ZNP to organizacja wyrastająca jeszcze z czasów realnego socjalizmu, która nigdy nie odcięła się od swoich komunistycznych korzeni. Na czele organizacji stoi nieprzerwanie Stanisław Broniarz, osoba bardzo aktywna politycznie, stojąca oczywiście na straży interesów III RP jako sukcesora PRL.

Broniarz nie tylko otwarcie występował na wiecach KOD, czynnie wspierając opozycję, ale swojego czasu wypowiadał się bardzo negatywnie o… wprowadzeniu gimnazjów. Aktualnie, korzystając z koniuktury, protestuje przeciw ich likwidacji. Bo oczywiście nie chodzi tu o dobro uczniów, ale o politykę.

ZNP od dawna zadeklarował, że wyprowadzi nauczycieli na ulice. Szacuje się, że 10 lub 13 marca nie będzie lekcji w połowie szkół w Polsce. Do popierania strajku namawiani są nie tylko nauczyciele, ale także rodzice dzieci, którzy głosowali na partie opozycyjne. 

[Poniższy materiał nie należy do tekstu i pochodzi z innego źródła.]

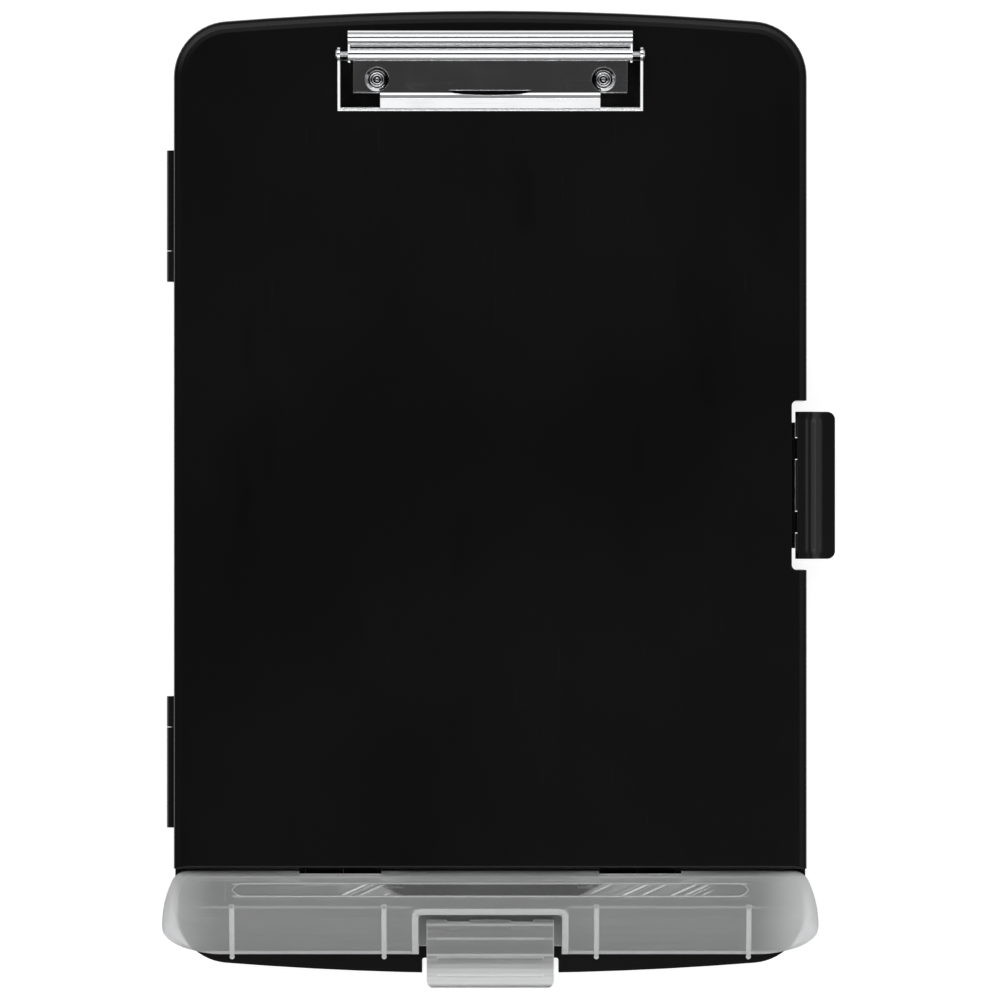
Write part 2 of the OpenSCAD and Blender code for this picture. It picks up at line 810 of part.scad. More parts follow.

Oficjalnie jest to proces w obawie przed utratą miejsc pracy, przeciwko powrotowi do dawnego systemu i za bezpieczeństwem oraz ciągłością nauczania. Nieoficjalnie szkoły mają stać się kolejną areną batalii przeciwko PiS. PO, Nowoczesna i KOD potrzebują politycznego paliwa. Liczą, że strajk nauczycieli powtórzy sukces czarnych marszów za aborcją.

Bardzo źle się dzieje, gdy w politycznej rozgrywce wykorzystywane są dzieci. Pomysł powrotu do dłuższych podstawówek i liceów, w miejsce gimnazjów, podoba się większości rodziców. Bądźmy szczerzy - zamiast politycznych wieców i masówek, wszyscy - zarówno uczniowie, jak i nauczyciele, woleliby skupić się na tym, aby reforma oświaty została wprowadzona jak najsprawniej.